Chris Spitters, Snohomish County’s chief health officer, to step down

The physician who has been the official voice of the pandemic here says his departure is not work-related.

Dr Chris Spitters during a meeting of the Snohomish Health District board in Everett on March 2, 2020. (Kevin Clark / The Herald)

Dr Chris Spitters during a meeting of the Snohomish Health District board in Everett on March 2, 2020. (Kevin Clark / The Herald)

EVERETT — The face of Snohomish County’s pandemic response, Health Officer Dr. Chris Spitters, will step down next June.

“There is no work-related reason for my choice to resign from the Health Officer position, and I am not leaving for another role,” Spitters said in a statement Monday. “Instead, long-deferred commitments to my wife and family now must take precedent over vocation.
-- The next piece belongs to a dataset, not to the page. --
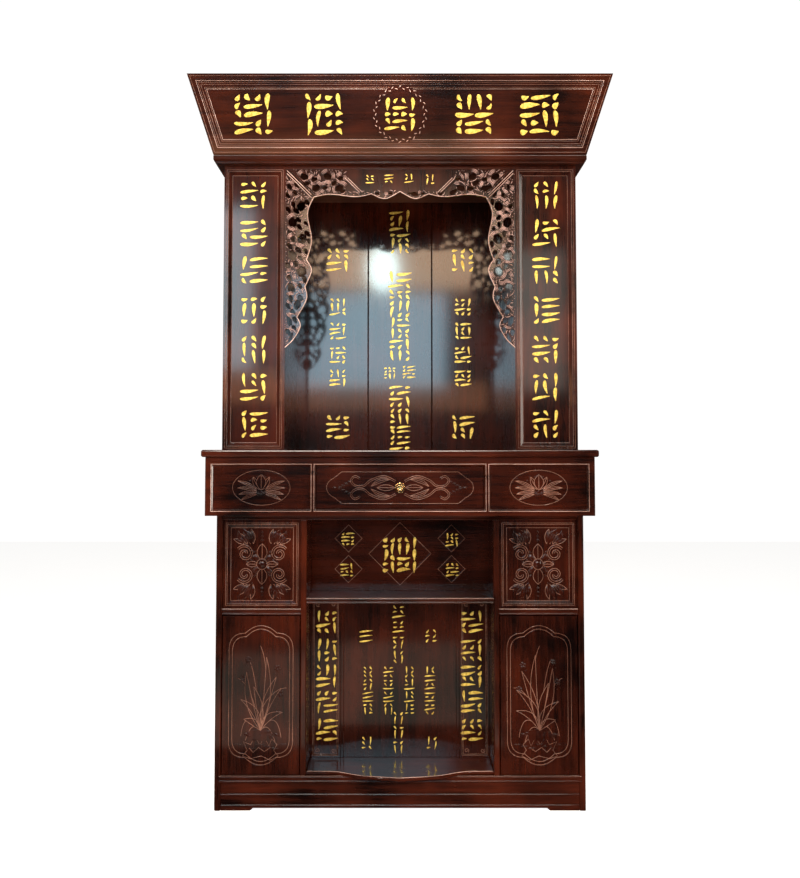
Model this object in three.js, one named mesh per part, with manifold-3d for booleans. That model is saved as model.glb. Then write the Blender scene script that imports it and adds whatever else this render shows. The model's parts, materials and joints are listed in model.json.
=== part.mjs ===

They have waited patiently for me on the sidelines of my life for so long.”

Spitters’ association with the Snohomish County Health District goes back to 1994. He was named interim health officer in 2019, when Dr. Mark Beatty was abruptly forced out of the position.

In March 2020, as the coronavirus pandemic began to take hold in the U.S., Spitters was permanently assigned to the position. The nation’s first reported case was in Snohomish County. Now the coronavirus has killed 822 Snohomish County residents and sickened more than 66,000.
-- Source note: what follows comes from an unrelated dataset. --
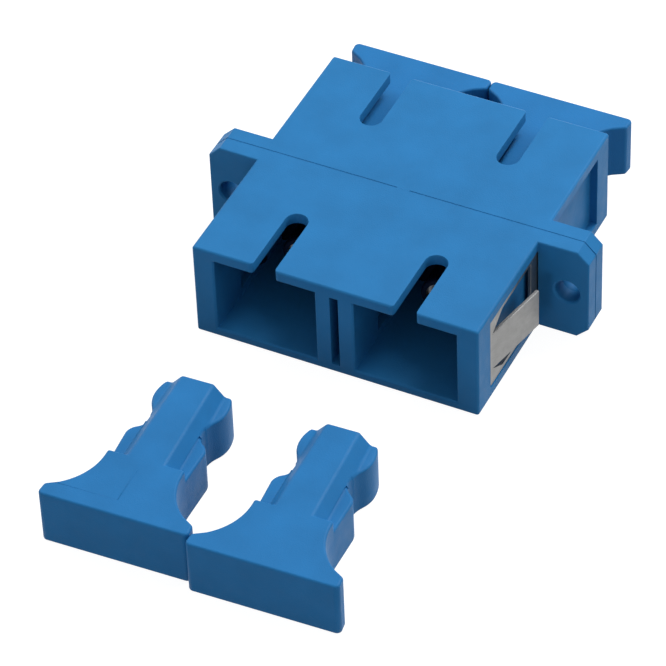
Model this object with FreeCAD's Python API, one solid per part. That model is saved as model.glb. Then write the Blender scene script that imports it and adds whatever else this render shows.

Throughout his tenure, Spitters has steered the county through multiple waves of COVID-19 infections, carrying out Gov. Jay Inslee’s health directives. In early March 2020, he introduced locals to “social distancing,” urging people to avoid group gatherings. This August, he acted days before the governor in reissuing a mask requirement.

Now Spitters joins a wave of public health officials who have chosen to leave the profession. During the pandemic, health leaders in at least nine of Washington’s 39 counties had left their posts, according to one Crosscut report from August.

An Everett family-medicine doctor, Spitters originally started at the district in 1994 as the tuberculosis control officer, communicable disease director and deputy health officer. He left in 1999 for a stint with the state Department of Health. He returned to Snohomish County in 2001 to serve in a tuberculosis consulting role.

Spitters also served in public health roles in Asotin, Island, Klickitat and Yakima counties. He’s been the tuberculosis clinic director for Public Health—Seattle & King County since 2003, and has been Island County’s interim health officer since 2019.

“Chris has been an indispensable part of our response to the COVID-19 pandemic, and there are thousands of people alive today because of his tireless work and because our response was guided by his expertise and common-sense approach,” said county Executive Dave Somers.

The agency hopes to recruit a replacement in time to start before Spitters’ departure next summer.